Думаю, что если бы в нашей стране был определён лишь один ведущий университет – Московский, то это никого бы не шокировало и не обидело. А когда мы начинаем расширять число ведущих университетов до сотни, то вся система элитных университетов рушится.
Другая проблема состоит в господстве идеи, что высшее образование должно стать массовым. Здесь требуются уточнения. В социальном плане это необходимо и понятно на Западе. Рост безработицы, огромное количество мигрантов требует, чтобы молодёжь была уведена с улиц. Лучшее место для этого университеты и вузы. У нас это ещё мало ощутимо.

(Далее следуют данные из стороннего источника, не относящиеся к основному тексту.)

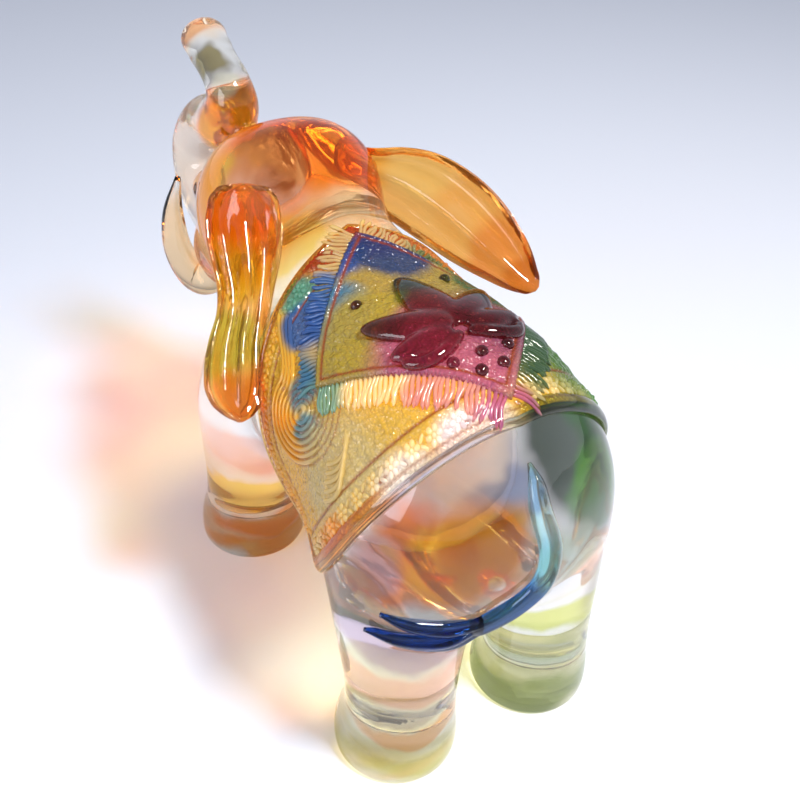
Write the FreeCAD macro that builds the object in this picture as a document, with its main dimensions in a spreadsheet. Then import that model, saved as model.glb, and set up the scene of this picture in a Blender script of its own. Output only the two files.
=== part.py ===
import FreeCAD, Part
import math
import os
from FreeCAD import Placement, Rotation, Vector

# Cast crystal-glass elephant in a draped saddle cloth, trunk raised.
# The elephant faces -Y, its left side is +X, its soles rest on Z = 0, and the origin
# lies on the ground under the middle of the whole figure.  Millimetres throughout.

doc = FreeCAD.newDocument("GlassElephant")
sheet = doc.addObject("Spreadsheet::Sheet", "Sizes")

# Sizes that stand alone.
sizes = {
    "headHalfWidth": 21.5,
    "headHalfLength": 21,
    "headHalfHeight": 23,
    "headY": -31.5,
    "headZ": 90,
    "domeRadius": 15,
    "domeSpread": 6.6,
    "domeRise": 9.6,
    "domeBack": 4.5,
    "eyeRadius": 2.6,
    "eyeForwardAngle": 38,
    "eyeUpAngle": 12,
    "lipHalfWidth": 7,
    "lipHalfLength": 9,
    "lipHalfHeight": 5,
    "lipForward": 13.5,
    "lipDrop": 21,
    "earRootOut": 14.5,
    "earRootBack": 3.5,
    "earRootUp": 12,
    "earAimOut": 0.43,
    "earAimBack": 0.83,
    "earAimUp": -0.35,
    "earBladeOut": 0.66,
    "earBladeUp": 0.75,
    "legStance": 19.3,
    "rearLeftFootY": 61,
    "rearRightFootY": 62,
    "frontLeftFootY": -19,
    "frontRightFootY": -7,
    "nailRadius": 2.9,
    "nailHeight": 3.4,
    "nailThickness": 1.2,
    "nailSink": 0.4,
    "nailBevel": 0.6,
    "nailStep": 30,
    "clothThickness": 1.2,
    "reliefHeight": 0.6,
    "panelThickness": 0.8,
    "emblemHeight": 1.6,
    "rimWidth": 1.4,
    "borderWidth": 4.6,
    "fringeLength": 6,
    "scrollRadius": 5.6,
    "scrollWidth": 2.2,
    "scrollY": 28,
    "scrollDrop": -1,
    "emblemY": 36,
    "petalLength": 12,
    "petalWidth": 5.4,
    "petalReach": 0.9,
    "petalStep": 36,
    "beadRadius": 1.2,
    "beadRise": 1.0,
    "beadSink": 0.15,
    "beadBevel": 0.5,
    "beadRing": 13.5,
    "beadStep": 24,
}

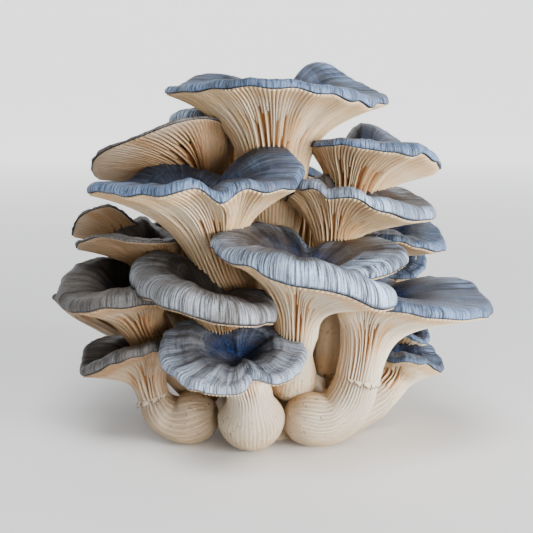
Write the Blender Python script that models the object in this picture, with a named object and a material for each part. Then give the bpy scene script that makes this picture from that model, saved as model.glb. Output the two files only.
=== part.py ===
"""A cluster of blue-grey oyster mushrooms standing on the base that their stems grow from.

Every mushroom is two solids: the cap, a wavy funnel whose margin rolls down, and the cream
stem, which widens into the gilled underside of the cap. The base is the lump at the bottom
where the stems grow together. Sizes below are in millimetres, +X to the right, +Y to the
back and +Z up, and the origin is in the middle of the flat that the cluster stands on.
"""

import math
from dataclasses import dataclass

import bmesh
import bpy
import numpy as np
from mathutils import Matrix, Vector
from mathutils.bvhtree import BVHTree

MM = 0.001
CLEARANCE = 0.35  # kept between two solids that touch

# The cap's flesh, and the way its margin rolls over.
ROLL_ANGLE = math.radians(112)
CAP_THICKNESS = 0.9  # and a share of the margin's roll
ROLL_SHARE = 0.4
THROAT_THICKNESS = 4.0
MARGIN_STEP = 0.9  # the gills end this far inside the margin's edge, and this far below it
MARGIN_DROP = 0.7
INNER_SHARE = 0.78  # where the cap's inner face turns from the margin to the funnel
FUNNEL_SHARE = 0.24  # where the funnel's ring is, and the shoulder's
SHOULDER_SHARE = 0.6
DIMPLE = 0.12  # rounds the bottom of the funnel
RIM_STEP = math.radians(4)  # over which the rim's direction is taken
RIM_SAMPLES = 721

# A hidden mushroom's rim: its mean reach, how much it leans outward, and its waves.
FAN_STEP = 30
FAN_MEAN = 0.80
FAN_LEAN = 0.22
FAN_WAVES = (0.10, 0.07)
FAN_LIFTS = (0.30, 0.25)
FAN_DROOP = 0.2

# The gills, fewer and larger than life.
RIDGE_HEIGHT = 1.9
GILL_STEPS = ((0.0, 0.6), (0.42, 1.0), (0.78, 0.85))  # share of the way up, ridge
NECK_PULL = 0.75  # how far the gills keep the stem's direction, as a share of the flare
MARGIN_PULL = np.array([0.72, 0.72, 0.2])  # how they come in to the stem from the margin
SLOPE_STEP = 0.01  # over which the gilled face's own direction is taken
LINE_SAMPLES = 101

STEM_STEPS = (0.0, 0.5)  # share of the way from the foot to the neck
FOOT_LATITUDES = (math.radians(62), math.radians(30))
WAIST = 0.6  # the stem is thinnest at this share of the way from the foot to the neck
ROOM_FLOOR = -10.0  # a cutter runs through the ground

BASE_RADIUS = 32.0
BASE_DEPTH = 41.0
BASE_HEIGHT = 35.0
BASE_MIDDLE = (2.0, 4.0)
BASE_SIDES = 24
BASE_LATITUDES = tuple(math.radians(a) for a in (0, 24, 46, 68))
BASE_LUMPS = (0.05, 0.04)
BASE_WAVE = 1.5
SEED = 7

CAP_COLOUR = (0.235, 0.285, 0.37, 1.0)
STEM_COLOUR = (0.80, 0.70, 0.56, 1.0)
BASE_COLOUR = (0.74, 0.66, 0.55, 1.0)
CAP_ROUGHNESS = 0.6
STEM_ROUGHNESS = 0.7
BASE_ROUGHNESS = 0.75
SHARP_ANGLE = math.radians(50)


@dataclass(frozen=True)
class Mushroom:
    """One fruit body. The rim is the crest of the margin, seen from the throat of the funnel."""

    name: str
    throat: tuple  # the lowest point of the funnel
    knee: tuple  # the stem bends towards this point
    foot: tuple  # the middle of the stem's swollen lower end
    rim: tuple  # (azimuth in degrees, reach, rise[, roll]) round the throat
    neck: float  # radius of the stem where the gills begin
    waist: float  # radius of the stem at its thinnest
    swelling: float  # radius of the foot
    flare: float  # how far below the throat the gills begin
    roll: float = 4.5  # radius of the rolled margin
    shoulder: float = 2.0  # how far the cap bulges between throat and margin
    sides: int = 36  # two for each gill ridge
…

Однако, в отличие от нас, на Западе как раз ведущие вузы выходят за рамки этого общего стандарта, нацеленного на понижение образовательной планки. Гарвард, Кембридж, Марбург или Гейдельберг остаются в особом статусе, в них не поступают по результатам ЕГЭ, и они выстраивают собственные стандарты образования. У нас же, за счёт безудержной стандартизации, расширения того же числа «ведущих» вузов, происходит обратное, и уровень образования понижается до некоего стандарта. Высочайшее качество никогда не может быть стандартным, в том числе и в образовании. Есть вузы, в которые можно брать людей по росту или весу. Это не принципиально. И они получат нормальное стандартное образование. Но есть университеты, которые должны базироваться, в том числе и по отдельным специальностям, на отборе людей, которые способны учиться, далеко выходя за рамки стандартов.